Given instruction: Quote the material below exactly as written, from the first line to the line that holds "facet_angle = 1.5", endpoints included.

Information supplied:
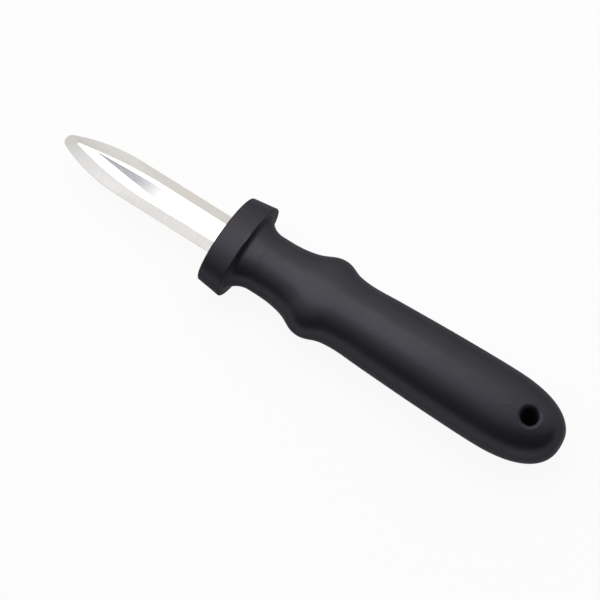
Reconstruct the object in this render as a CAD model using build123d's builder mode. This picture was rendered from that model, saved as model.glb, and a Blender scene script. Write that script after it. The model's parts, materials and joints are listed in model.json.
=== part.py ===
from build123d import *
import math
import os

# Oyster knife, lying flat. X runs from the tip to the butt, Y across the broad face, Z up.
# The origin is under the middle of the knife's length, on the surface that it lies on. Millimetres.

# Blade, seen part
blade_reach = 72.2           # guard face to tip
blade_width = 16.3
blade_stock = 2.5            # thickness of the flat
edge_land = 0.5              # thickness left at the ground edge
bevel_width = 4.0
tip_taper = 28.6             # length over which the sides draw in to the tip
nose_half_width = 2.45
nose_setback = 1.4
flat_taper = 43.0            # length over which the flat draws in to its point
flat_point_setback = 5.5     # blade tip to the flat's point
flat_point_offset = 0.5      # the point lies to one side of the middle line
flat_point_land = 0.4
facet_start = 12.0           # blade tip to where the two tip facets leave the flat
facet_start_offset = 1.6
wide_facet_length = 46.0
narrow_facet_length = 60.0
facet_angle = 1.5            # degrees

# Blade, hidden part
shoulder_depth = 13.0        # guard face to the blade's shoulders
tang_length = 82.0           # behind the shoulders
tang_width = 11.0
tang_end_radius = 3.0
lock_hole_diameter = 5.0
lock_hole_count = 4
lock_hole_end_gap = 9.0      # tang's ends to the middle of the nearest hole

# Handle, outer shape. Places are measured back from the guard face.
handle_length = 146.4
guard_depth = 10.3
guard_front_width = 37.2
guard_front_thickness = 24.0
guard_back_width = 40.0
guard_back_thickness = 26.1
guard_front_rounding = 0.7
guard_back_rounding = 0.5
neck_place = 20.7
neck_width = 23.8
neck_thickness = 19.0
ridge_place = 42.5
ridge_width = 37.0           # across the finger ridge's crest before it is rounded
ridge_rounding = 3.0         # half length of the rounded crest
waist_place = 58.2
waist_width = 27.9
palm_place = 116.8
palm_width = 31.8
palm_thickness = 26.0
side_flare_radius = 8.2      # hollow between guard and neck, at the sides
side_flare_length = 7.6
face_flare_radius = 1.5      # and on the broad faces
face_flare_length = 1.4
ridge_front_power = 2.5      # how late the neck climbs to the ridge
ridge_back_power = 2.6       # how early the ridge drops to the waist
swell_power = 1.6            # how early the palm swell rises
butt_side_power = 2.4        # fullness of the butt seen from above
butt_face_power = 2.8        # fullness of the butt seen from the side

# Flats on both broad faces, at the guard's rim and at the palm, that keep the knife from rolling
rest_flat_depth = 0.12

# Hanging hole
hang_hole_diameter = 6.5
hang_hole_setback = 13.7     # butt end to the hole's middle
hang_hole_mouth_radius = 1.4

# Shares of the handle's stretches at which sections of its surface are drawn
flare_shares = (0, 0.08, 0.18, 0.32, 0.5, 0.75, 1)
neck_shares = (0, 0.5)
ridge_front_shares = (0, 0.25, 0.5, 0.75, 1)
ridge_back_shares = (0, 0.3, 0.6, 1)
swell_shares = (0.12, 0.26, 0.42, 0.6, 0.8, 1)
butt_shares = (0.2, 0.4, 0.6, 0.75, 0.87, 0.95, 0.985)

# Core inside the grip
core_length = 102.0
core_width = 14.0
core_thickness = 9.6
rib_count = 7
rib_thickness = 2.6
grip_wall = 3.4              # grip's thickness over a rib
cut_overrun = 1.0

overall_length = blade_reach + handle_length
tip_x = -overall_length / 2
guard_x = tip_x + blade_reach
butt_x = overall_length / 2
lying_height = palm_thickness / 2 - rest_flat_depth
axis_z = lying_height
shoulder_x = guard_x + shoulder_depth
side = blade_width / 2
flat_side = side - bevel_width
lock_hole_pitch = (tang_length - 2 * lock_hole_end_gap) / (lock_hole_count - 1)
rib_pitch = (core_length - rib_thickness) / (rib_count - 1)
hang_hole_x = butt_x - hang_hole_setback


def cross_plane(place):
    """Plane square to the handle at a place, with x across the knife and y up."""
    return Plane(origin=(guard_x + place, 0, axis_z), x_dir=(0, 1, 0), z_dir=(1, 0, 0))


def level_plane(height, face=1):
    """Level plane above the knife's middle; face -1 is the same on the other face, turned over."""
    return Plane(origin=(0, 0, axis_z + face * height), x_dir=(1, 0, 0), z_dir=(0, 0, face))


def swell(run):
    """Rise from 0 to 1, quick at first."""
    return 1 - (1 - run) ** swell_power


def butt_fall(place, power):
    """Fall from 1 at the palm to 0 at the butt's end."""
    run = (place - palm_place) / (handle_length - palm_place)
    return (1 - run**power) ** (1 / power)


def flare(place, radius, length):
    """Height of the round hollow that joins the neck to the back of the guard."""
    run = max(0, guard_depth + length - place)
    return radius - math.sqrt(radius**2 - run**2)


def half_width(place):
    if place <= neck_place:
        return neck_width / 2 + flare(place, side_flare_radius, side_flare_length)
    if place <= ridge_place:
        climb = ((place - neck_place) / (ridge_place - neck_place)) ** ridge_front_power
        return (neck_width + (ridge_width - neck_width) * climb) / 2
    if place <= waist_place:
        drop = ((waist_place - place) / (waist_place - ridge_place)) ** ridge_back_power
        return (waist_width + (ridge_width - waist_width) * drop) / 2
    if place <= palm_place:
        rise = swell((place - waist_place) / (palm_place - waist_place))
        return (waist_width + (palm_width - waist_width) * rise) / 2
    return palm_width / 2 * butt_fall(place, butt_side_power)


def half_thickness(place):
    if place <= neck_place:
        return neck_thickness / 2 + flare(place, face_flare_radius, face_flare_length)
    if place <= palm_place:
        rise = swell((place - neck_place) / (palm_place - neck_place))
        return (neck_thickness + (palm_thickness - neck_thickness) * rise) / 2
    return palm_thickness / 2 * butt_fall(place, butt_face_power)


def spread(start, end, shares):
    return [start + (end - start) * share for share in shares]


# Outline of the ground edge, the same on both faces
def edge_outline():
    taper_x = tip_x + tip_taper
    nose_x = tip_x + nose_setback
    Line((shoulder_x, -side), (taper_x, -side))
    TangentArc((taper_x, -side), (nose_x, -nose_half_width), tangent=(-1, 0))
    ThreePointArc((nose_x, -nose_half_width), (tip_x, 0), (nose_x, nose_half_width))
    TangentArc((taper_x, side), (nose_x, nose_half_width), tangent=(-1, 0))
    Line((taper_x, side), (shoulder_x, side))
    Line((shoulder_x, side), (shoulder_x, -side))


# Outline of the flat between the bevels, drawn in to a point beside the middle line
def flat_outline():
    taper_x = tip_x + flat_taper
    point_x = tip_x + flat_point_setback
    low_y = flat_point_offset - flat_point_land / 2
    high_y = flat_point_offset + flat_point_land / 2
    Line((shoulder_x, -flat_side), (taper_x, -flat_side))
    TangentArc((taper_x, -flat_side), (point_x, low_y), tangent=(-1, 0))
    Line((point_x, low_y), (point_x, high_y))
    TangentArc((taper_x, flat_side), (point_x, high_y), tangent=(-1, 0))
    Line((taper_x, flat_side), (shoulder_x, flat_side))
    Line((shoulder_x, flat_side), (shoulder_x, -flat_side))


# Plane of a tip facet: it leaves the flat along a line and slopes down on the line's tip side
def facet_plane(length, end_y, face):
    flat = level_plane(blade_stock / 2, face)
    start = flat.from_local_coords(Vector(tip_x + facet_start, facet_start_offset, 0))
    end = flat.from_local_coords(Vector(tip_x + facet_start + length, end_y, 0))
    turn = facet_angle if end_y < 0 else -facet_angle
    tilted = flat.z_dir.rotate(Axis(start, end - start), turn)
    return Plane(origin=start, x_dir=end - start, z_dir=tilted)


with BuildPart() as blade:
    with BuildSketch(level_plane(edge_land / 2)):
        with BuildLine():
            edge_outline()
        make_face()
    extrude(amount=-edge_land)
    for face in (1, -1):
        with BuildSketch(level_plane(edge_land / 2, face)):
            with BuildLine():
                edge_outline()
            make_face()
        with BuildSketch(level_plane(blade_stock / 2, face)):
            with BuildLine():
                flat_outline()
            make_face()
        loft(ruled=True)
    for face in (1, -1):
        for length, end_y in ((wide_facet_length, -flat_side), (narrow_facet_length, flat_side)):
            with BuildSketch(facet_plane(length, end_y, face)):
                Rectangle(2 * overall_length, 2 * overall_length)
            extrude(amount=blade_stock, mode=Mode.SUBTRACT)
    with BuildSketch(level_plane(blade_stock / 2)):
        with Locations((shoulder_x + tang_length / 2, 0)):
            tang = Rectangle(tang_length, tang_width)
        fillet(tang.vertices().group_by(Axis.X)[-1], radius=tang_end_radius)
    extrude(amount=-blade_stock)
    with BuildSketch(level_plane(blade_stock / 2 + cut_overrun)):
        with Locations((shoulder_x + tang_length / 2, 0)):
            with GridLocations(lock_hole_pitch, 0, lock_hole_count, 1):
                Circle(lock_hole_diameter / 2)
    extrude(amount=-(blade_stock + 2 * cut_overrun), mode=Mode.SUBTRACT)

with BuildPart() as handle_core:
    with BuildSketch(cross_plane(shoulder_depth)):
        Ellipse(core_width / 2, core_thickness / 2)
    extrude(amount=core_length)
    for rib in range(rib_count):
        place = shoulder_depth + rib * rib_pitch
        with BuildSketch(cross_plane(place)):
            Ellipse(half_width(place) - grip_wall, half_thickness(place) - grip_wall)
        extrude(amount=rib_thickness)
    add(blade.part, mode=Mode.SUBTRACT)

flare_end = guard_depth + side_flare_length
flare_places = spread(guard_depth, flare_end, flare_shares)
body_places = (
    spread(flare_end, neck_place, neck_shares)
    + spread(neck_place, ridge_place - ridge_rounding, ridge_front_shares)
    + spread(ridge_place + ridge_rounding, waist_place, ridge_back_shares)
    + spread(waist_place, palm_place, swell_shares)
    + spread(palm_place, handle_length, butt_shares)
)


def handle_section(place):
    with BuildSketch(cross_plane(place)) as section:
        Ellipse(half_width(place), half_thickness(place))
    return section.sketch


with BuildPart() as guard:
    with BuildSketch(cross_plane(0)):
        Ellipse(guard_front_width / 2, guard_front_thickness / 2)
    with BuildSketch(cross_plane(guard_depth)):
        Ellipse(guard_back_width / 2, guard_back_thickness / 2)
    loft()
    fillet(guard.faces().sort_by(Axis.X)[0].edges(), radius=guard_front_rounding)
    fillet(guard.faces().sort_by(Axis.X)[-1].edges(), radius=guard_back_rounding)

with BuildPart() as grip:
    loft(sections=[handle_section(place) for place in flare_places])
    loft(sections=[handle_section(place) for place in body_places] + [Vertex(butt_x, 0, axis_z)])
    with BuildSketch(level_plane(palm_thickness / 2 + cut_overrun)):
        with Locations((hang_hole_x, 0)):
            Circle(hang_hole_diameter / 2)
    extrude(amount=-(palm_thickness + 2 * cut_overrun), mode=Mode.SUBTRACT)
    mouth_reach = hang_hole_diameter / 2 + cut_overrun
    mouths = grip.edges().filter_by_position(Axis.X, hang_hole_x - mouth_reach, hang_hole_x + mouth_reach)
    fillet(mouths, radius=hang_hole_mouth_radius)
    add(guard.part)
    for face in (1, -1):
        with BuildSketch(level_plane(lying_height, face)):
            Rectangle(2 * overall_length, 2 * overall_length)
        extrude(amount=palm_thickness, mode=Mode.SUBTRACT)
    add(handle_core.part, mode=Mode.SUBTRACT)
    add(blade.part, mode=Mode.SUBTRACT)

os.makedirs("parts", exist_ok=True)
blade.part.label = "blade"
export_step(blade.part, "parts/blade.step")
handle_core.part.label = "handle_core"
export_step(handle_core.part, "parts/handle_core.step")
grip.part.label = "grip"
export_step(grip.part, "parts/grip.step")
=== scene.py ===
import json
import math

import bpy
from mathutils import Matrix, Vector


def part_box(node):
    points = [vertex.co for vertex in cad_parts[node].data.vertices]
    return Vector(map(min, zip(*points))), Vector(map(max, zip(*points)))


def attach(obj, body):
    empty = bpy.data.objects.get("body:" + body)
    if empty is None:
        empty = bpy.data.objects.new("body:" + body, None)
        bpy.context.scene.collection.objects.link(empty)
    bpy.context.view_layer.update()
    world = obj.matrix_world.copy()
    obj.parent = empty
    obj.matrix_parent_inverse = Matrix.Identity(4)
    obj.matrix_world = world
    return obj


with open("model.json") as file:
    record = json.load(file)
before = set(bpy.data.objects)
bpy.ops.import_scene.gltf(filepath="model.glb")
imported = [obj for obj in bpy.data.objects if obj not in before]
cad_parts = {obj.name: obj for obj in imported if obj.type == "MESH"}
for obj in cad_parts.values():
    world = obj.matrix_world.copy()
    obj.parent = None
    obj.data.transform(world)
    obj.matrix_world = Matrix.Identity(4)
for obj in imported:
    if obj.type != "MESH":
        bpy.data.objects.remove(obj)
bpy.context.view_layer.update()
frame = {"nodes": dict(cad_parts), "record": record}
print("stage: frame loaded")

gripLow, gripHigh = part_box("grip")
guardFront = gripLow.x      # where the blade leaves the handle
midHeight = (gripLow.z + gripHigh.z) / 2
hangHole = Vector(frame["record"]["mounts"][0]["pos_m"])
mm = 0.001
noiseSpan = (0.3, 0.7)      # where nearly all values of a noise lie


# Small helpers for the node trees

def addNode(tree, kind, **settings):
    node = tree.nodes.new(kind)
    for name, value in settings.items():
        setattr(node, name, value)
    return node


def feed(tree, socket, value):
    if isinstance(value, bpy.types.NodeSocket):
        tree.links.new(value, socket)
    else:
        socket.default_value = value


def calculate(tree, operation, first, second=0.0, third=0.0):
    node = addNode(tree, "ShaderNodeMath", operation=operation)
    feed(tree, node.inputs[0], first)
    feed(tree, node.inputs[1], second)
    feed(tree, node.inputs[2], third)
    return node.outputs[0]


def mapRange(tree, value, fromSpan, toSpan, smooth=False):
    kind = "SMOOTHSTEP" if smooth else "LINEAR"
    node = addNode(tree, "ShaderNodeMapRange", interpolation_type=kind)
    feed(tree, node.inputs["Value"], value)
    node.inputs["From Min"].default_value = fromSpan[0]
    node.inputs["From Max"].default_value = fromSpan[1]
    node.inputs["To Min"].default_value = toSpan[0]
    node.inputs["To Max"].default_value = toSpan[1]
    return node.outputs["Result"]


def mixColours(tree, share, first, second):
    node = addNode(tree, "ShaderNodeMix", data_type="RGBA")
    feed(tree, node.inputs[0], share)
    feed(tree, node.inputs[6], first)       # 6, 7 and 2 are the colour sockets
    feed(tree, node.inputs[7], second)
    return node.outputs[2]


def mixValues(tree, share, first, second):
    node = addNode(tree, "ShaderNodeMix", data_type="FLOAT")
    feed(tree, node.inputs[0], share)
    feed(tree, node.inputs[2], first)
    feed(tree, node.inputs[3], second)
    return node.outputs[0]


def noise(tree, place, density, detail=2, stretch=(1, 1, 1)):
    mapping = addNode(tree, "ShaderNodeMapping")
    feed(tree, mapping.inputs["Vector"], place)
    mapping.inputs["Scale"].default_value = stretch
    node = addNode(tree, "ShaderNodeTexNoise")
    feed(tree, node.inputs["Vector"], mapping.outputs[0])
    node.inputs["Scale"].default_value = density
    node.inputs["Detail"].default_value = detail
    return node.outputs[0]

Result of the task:
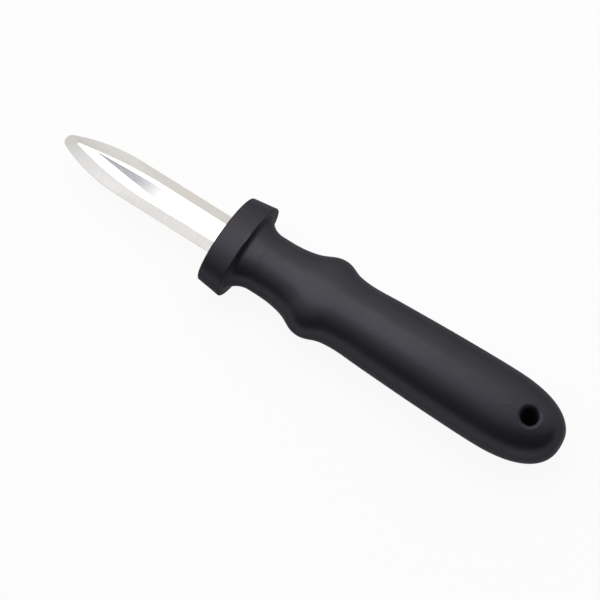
Reconstruct the object in this render as a CAD model using build123d's builder mode. This picture was rendered from that model, saved as model.glb, and a Blender scene script. Write that script after it. The model's parts, materials and joints are listed in model.json.
=== part.py ===
from build123d import *
import math
import os

# Oyster knife, lying flat. X runs from the tip to the butt, Y across the broad face, Z up.
# The origin is under the middle of the knife's length, on the surface that it lies on. Millimetres.

# Blade, seen part
blade_reach = 72.2           # guard face to tip
blade_width = 16.3
blade_stock = 2.5            # thickness of the flat
edge_land = 0.5              # thickness left at the ground edge
bevel_width = 4.0
tip_taper = 28.6             # length over which the sides draw in to the tip
nose_half_width = 2.45
nose_setback = 1.4
flat_taper = 43.0            # length over which the flat draws in to its point
flat_point_setback = 5.5     # blade tip to the flat's point
flat_point_offset = 0.5      # the point lies to one side of the middle line
flat_point_land = 0.4
facet_start = 12.0           # blade tip to where the two tip facets leave the flat
facet_start_offset = 1.6
wide_facet_length = 46.0
narrow_facet_length = 60.0
facet_angle = 1.5            # degrees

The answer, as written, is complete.